Climate Change and Resurgence of Mosquito-borne Viral Diseases
Team Member: Osama Mekki Seidahmed
What are these diseases?
Mosquitoes can carry many viral diseases, such as dengue fever, West Nile virus and Rift Valley fever. Dengue is transmitted mainly by Aedes species in the tropics. West Nile virus is transmitted by Culex species.
Why is it important to consider climate when studying these diseases?
Mosquito-borne diseases often show regular seasonal patterns in incidence because of the sensitivity of the mosquito vectors to climatic variables.
In the last decade there has been an increase in the frequency and intensity of mosquito epidemics. Both climate and societal factors are important for explaining these changes in epidemics. Because mosquito species occupy different ecological niches, they exhibit differential sensitivity to climate change.

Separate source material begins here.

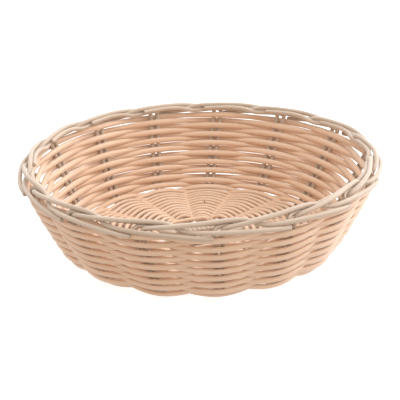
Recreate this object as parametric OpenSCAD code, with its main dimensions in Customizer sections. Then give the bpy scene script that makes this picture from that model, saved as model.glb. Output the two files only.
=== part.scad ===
// Round woven bread basket: paired stakes, plain weave and a border folded from the stakes' own ends.
// Frame: millimetres, +Z up, origin at the centre of the base, on the table.

/* [Basket] */
// Radius of the flat base, up to where the stakes turn upward
base_flat = 71.5; // [68:0.5:74]
// Height of the stakes' centreline above the table at the edge of the base
base_z = 4.2; // [4.2:0.1:5]
// How far the middle of the base is domed up
dome = 1; // [0.5:0.5:3]
// Bend radius of the stakes at the heel
heel_r = 9; // [8:0.5:12]
// Height of the top of the weave above the table
weave_top = 48.3; // [44:0.1:54]

/* [Stakes] */
// Diameter of a stake rod
stake_t = 2.6; // [2.2:0.1:2.6]
// Spacing of the two rods of a pair at the middle of the base
pair_inner = 2.7; // [2.7:0.1:2.9]
// Spacing of the two rods of a pair at the top of the wall
pair_outer = 4.4; // [3.6:0.1:4.8]
// Direction of the first stake pair at the middle of the base
first_stake = 281.5; // [270:0.5:294]
// How far a stake leans round the basket on its way to the top
lean = 6; // [0:0.5:8]

/* [Weavers] */
// Diameter of a wall weaver
weaver_t = 3; // [2.6:0.1:3]
// Diameter of a base weaver
base_weaver_t = 2.2; // [2:0.1:2.2]
// Rounds of weave on the wall
wall_rounds = 18; // [15:1:18]
// Rounds of weave on the base
base_rounds = 21; // [17:1:21]
// Number of strands that make the wall's weave
wall_strands = 6; // [4:1:8]
// Number of strands that make the base's weave
base_strands = 4; // [3:1:6]

/* [Hidden] */
// The stakes stand in pairs, one pair at each of these arms of the base's cross
arm_count = 15;
step_deg = 360 / arm_count;
stake_r = stake_t / 2;
weaver_r = weaver_t / 2;
base_weaver_r = base_weaver_t / 2;

// A stake's centreline from the side: the domed base, the heel's arc and the wall's long arc
wall_foot_deg = 60;
wall_top_deg = 67.5;
heel_len = heel_r * wall_foot_deg * PI / 180;
foot_r = base_flat + heel_r * sin(wall_foot_deg);
foot_z = base_z + heel_r * (1 - cos(wall_foot_deg));
wall_arc_r = (weave_top - foot_z) / (cos(wall_foot_deg) - cos(wall_top_deg));
wall_len = wall_arc_r * (wall_top_deg - wall_foot_deg) * PI / 180;
stake_len = base_flat + heel_len + wall_len;
top_r = foot_r + wall_arc_r * (sin(wall_top_deg) - sin(wall_foot_deg));

// The arms at which the weaves start, and where they start and end along a stake from the middle
base_first_arm = 0;
wall_first_arm = 1;
base_start = 24.5;
base_end = base_flat - 0.7;
wall_start = base_flat + 0.2;
wall_end = stake_len + 0.9;

// The ends of two strands meet behind a stake, this share of an arm's spacing apart
splice_gap = 0.012;
rod_sides = 5;
weaver_sides = 5;
base_weaver_sides = 4;
base_stops = 3;
heel_stops = 3;
wall_stops = 3;

// The cross of rods at the middle of the base: the radius at which its rods have fanned out, the
// spacing of its groups, half the length of its straight stretch and half the gap in its layers
fan_r = 19.5;
group_pitch = 5.3;
cross_half = 9.5;
layer_gap = 0.05;

// Each group of two rods in the cross: its arm, the arm it runs on to, and its place from 0 to 3.
// The group with no second arm ends inside the cross, which makes the number of arms odd.
none = -1;
upper_groups = [[14, 9, 0], [0, 8, 1], [1, none, 2], [2, 7, 3]];
lower_groups = [[3, 13, 0], [4, 12, 1], [5, 11, 2], [6, 10, 3]];
upper_turn = 12;
lower_turn = 102;

// The strand that binds the cross, squarish at first and round at the end. Its radius is given at
// its corners. It passes its groups of arms over or under: [first arm, last arm, 1 over or -1 under].
binder_start = 20.2;
binder_end = 22.3;
binder_rounds = 1;
binder_gap = 0.1;
binder_spans = [[-1, 2, 1], [3, 6, -1], [7, 9, 1], [10, 13, -1]];

// The border: each rod's way past the next stakes, as [stakes passed, outward, upward]
pair_half = pair_outer / 2 / (top_r * step_deg * PI / 180);
lead_way = [
    [pair_half, 0.6, 2.1], [0.075, 1, 3.3], [0.12, 1.5, 4.2], [0.2, 1.9, 4.9], [0.35, 2, 5.6],
    [0.55, 1.6, 6.4], [0.75, 0.8, 6.8], [1, -0.6, 7], [1.2, -1.3, 6.9], [1.35, -1.3, 6.2],
    [1.45, -0.6, 4.8], [1.55, 0.9, 3.5], [1.66, 2.4, 2.9], [1.78, 3.4, 2.9], [1.9, 4, 2.9],
    [2.1, 4.3, 2.6], [2.35, 4.5, 2], [2.55, 4.8, 1.4], [2.7, 4.9, 0.8], [2.82, 4.7, 0.2],
    [2.93, 4.4, -0.2]
];
tail_way = [
    [-pair_half, 0.6, 2.1], [-0.045, 0.2, 3.2], [-0.01, -0.7, 4.1], [0.05, -1.4, 4.3],
    [0.12, -1.6, 4.2], [0.22, -1.9, 3.9], [0.35, -2.5, 3.7], [0.45, -2.9, 4.3],
    [0.6, -1.9, 5.3], [0.8, -1.9, 5.6], [1, -2.7, 5.5], [1.1, -3, 5.4], [1.2, -3.4, 5.2]
];

function numbered(name, count) = [for (i = [1 : count]) str(name, i < 10 ? "_0" : "_", i)];

// Every group gives two rods: [group, which side of the group, is it in the upper layer]
rods = concat(
    [for (g = upper_groups, side = [1, -1]) [g, side, true]],
    [for (g = lower_groups, side = [1, -1]) [g, side, false]]
);
ROD_NODES = numbered("stake_rod", len(rods));
BASE_NODES = numbered("base_weaver", base_strands);
WALL_NODES = numbered("wall_weaver", wall_strands);

// ---- Geometry helpers ----

function unit(v) = v / norm(v);
function ring_point(radius, turn, z) = [radius * cos(turn), radius * sin(turn), z];

// The stake's profile at a distance along it from the middle: [radius, height, slope in degrees]
function heel_at(a) = [base_flat + heel_r * sin(a), base_z + heel_r * (1 - cos(a)), a];
function wall_at(a) = [
    foot_r + wall_arc_r * (sin(a) - sin(wall_foot_deg)),
    foot_z + wall_arc_r * (cos(wall_foot_deg) - cos(a)),
    a
];
function base_at(s) = [
    s,
    base_z + dome * (1 - pow(s / base_flat, 2)),
    -atan(2 * dome * s / pow(base_flat, 2))
];
function profile(s) =
    s < base_flat ? base_at(s)
    : s < base_flat + heel_len ? heel_at((s - base_flat) / heel_r * 180 / PI)
    : wall_at(wall_foot_deg + (s - base_flat - heel_len) / wall_arc_r * 180 / PI);

// A point beside the stakes: distance along, arms passed, and how far out of the stakes' surface
function woven_point(s, arms, out) =
    let (p = profile(s))
    ring_point(
        p[0] + out * sin(p[2]),
        first_stake + step_deg * arms - lean * s / stake_len,
        p[1] - out * cos(p[2])
    );

// Half the spacing of a pair's rods at a distance along the stake, in millimetres and in arms
function half_spread(s) = (pair_inner + (pair_outer - pair_inner) * s / stake_len) / 2;
function half_arms(s) = half_spread(s) / (profile(s)[0] * step_deg * PI / 180);

// Directions of a path at its points, and one side direction carried along it without twist
function directions(path) = [
    for (i = [0 : len(path) - 1])
        unit(path[min(i + 1, len(path) - 1)] - path[max(i - 1, 0)])
];
first_side = [0.1, 0.2, 1];
function square_to(v, direction) = unit(v - (v * direction) * direction);
function carried(ways) = [
    for (
        i = 0, side = square_to(first_side, ways[0]);
        i < len(ways);
        i = i + 1,
        side = i < len(ways) ? square_to(side, ways[i]) : side
    ) side
];

// A closed tube with flat ends along a path
module tube(path, radius, sides) {
    ways = directions(path);
    ups = carried(ways);
    points = [
        for (i = [0 : len(path) - 1], k = [0 : sides - 1])
            let (a = 360 * k / sides)
            path[i] + radius * (cos(a) * ups[i] + sin(a) * cross(ways[i], ups[i]))
    ];
    last = (len(path) - 1) * sides;
    faces = concat(
        [[for (k = [0 : sides - 1]) k]],
        [[for (k = [sides - 1 : -1 : 0]) last + k]],
        [
            for (i = [0 : len(path) - 2], k = [0 : sides - 1])
                let (a = i * sides + k, b = i * sides + (k + 1) % sides)
                each [[a, a + sides, b], [b, a + sides, b + sides]]
        ]
    );
    polyhedron(points, faces);
}

// ---- Stakes ----

// The distances along a stake at which its tube has a ring
stops = concat(
    [for (i = [0 : base_stops]) fan_r + (base_flat - fan_r) * i / base_stops],
    [for (i = [1 : heel_stops]) base_flat + heel_len * i / heel_stops],
    [for (i = [1 : wall_stops]) base_flat + heel_len + wall_len * i / wall_stops]
);

// One rod of a pair, from the cross out to the end of its border way
function arm_path(arm, side) = concat(
    [for (s = stops) woven_point(s, arm + side * half_arms(s), 0)],
    [
        for (p = side > 0 ? lead_way : tail_way)
            ring_point(
                top_r + p[1],
                first_stake - lean + step_deg * (arm + p[0]),
                weave_top + p[2]
            )
    ]
);

// The straight stretch of a rod through the cross, in its upper or lower layer
function cross_path(place, side, upper) =
    let (
        turn = first_stake + (upper ? upper_turn : lower_turn),
        along = [cos(turn), sin(turn), 0],
        beside = [-sin(turn), cos(turn), 0],
        off = (place - 1.5) * group_pitch + side * pair_inner / 2,
        z = base_z + dome + (upper ? 1 : -1) * (stake_r + layer_gap)
    )
    [for (u = [cross_half, 0, -cross_half]) u * along + off * beside + [0, 0, z]];

function reversed(list) = [for (i = [len(list) - 1 : -1 : 0]) list[i]];

module stake_rod(rod) {
    group = rod[0];
    side = rod[1];
    far = group[1] == none ? [] : arm_path(group[1], -side);
    path = concat(reversed(arm_path(group[0], side)), cross_path(group[2], side, rod[2]), far);
    color("burlywood") tube(path, stake_r, rod_sides);
}

// ---- Weavers ----

// Plain weave: outside every second pair of stakes, inside the others
function weave_side(arm) = arm % 2 == 0 ? 1 : -1;

// A strand of a spiral weave, from one arm to another, flat over each pair it passes. Its arms are
// counted from the arm at which the weave starts.
function strand_path(first, last, first_arm, start, pitch, radius) = [
    for (arm = [first : last], edge = [-1, 1])
        let (
            cut = (arm == first && edge < 0) || (arm == last && edge > 0),
            wide = cut ? -splice_gap : half_arms(start + pitch * arm / arm_count),
            at = arm + edge * wide
        )
        woven_point(
            start + pitch * at / arm_count, first_arm + at, weave_side(arm) * (stake_r + radius)
        )
];

// The arm at which a strand of the weave starts: the first, or one that it passes on the inside
function splice_arm(i, strands, arms) =
    i == 0 ? 0 : 2 * floor((floor(arms * i / strands) - 1) / 2) + 1;

module weave_strand(i, strands, rounds, first_arm, start, end, radius, sides) {
    arms = rounds * arm_count;
    pitch = (end - start) / rounds;
    first = splice_arm(i, strands, arms);
    last = splice_arm(i + 1, strands, arms);
    tube(strand_path(first, last, first_arm, start, pitch, radius), radius, sides);
}

module base_weaver(i) {
    color("wheat")
        weave_strand(
            i, base_strands, base_rounds, base_first_arm, base_start, base_end,
            base_weaver_r, base_weaver_sides
        );
}

module wall_weaver(i) {
    color("wheat")
        weave_strand(
            i, wall_strands, wall_rounds, wall_first_arm, wall_start, wall_end,
            weaver_r, weaver_sides
        );
}

// How far the rods of the cross's layers still are from the base's surface at a radius
function layer_lift(radius) =
    (stake_r + layer_gap) * max(0, min(1, (fan_r - radius) / (fan_r - cross_half)));

// A point of the binder beside an arm of one of its spans, after a share of its whole length
function binder_point(at, span, done) =
    let (
        corner = binder_start + (binder_end - binder_start) * done,
        half_span = step_deg * (span[1] - span[0] + 1) / 2,
        turn = step_deg * (at - (span[0] + span[1]) / 2),
        radius = corner * (done + (1 - done) * cos(half_span) / cos(turn)),
        reach = stake_r + base_weaver_r + binder_gap + layer_lift(radius)
    )
    ring_point(radius, first_stake + step_deg * at, base_at(radius)[1] + span[2] * reach);

module centre_binder() {
    arms = arm_count * binder_rounds;
    first = binder_spans[0][0] - 0.5;
    path = [
        for (
            round = [0 : binder_rounds - 1],
            span = binder_spans,
            arm = [span[0] : span[1]],
            edge = [-1, 1]
        )
            let (at = arm + edge / 3)
            binder_point(at, span, (arm_count * round + at - first) / arms)
    ];
    color("wheat") tube(path, base_weaver_r, base_weaver_sides);
}

for (i = [0 : len(rods) - 1])
    stake_rod(rods[i]);
centre_binder();
for (i = [0 : base_strands - 1])
    base_weaver(i);
for (i = [0 : wall_strands - 1])
    wall_weaver(i);
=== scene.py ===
import math
import random

import bmesh
import bpy
from bpy.props import FloatProperty, FloatVectorProperty, IntProperty, PointerProperty
from mathutils import Matrix, Vector


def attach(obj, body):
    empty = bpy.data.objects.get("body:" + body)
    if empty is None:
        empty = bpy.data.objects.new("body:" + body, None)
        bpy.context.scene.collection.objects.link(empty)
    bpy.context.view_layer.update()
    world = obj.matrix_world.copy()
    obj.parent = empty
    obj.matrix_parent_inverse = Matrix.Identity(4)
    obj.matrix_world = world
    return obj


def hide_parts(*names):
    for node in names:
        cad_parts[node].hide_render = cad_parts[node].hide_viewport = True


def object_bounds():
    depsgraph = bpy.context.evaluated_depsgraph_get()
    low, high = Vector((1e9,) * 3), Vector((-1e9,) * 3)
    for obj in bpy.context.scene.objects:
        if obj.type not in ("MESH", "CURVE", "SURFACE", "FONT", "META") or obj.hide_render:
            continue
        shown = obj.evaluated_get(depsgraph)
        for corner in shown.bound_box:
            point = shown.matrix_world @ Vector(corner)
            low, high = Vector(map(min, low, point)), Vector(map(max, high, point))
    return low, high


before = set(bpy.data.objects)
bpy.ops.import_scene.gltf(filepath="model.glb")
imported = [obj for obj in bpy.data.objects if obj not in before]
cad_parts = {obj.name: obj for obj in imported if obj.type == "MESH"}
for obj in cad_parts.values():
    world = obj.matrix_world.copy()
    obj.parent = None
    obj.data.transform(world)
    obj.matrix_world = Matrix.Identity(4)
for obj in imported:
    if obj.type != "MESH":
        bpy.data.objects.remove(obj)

bl_info = {
    "name": "Woven Bread Basket",
    "version": (1, 0),
    "blender": (4, 5, 0),
    "location": "3D View > Sidebar > Basket",
    "description": "Builds a round woven bread basket, strand by strand, around its packed frame",
    "category": "Object",
}

MM = 0.001
TAU = 2 * math.pi
CAD_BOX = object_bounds()
CAD_LOW, CAD_HIGH = CAD_BOX


def nodes_named(start):
    """The frame's nodes of one kind, in their order."""
    return sorted(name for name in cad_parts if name.startswith(start))


ROD_NODES = nodes_named("stake_rod")
WALL_NODES = nodes_named("wall_weaver")
BASE_NODES = nodes_named("base_weaver")

# The stakes stand in pairs at the arms of the base's cross
ARMS = 15
STEP = TAU / ARMS


# ---- Sizes and colours that a user may change ----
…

What are our project goals?
We aim to:
1) Develop a model that is sensitive to forecast epidemics of mosquito-borne diseases.
2) Assess the impact of climate change on the resurgence of mosquito-borne diseases around the world.
3) Simulate the impact of mosquito control interventions to determine the best management strategies for each epidemic situation.
What are our tools?
The HYDREMATS model will be further developed to allow for simulation of other mosquito-borne diseases. The model will be tested in the field to ensure it is capable of detecting past outbreaks and can provide reliable predictions of future outbreaks.
What is the expected outcome?
Public health systems in many disease-endemic countries respond late to epidemics of mosquito-borne diseases. A comprehensive model will be a cornerstone in improving early warning systems, but will be only one part of furthering our understanding of the factors involved in epidemic genesis.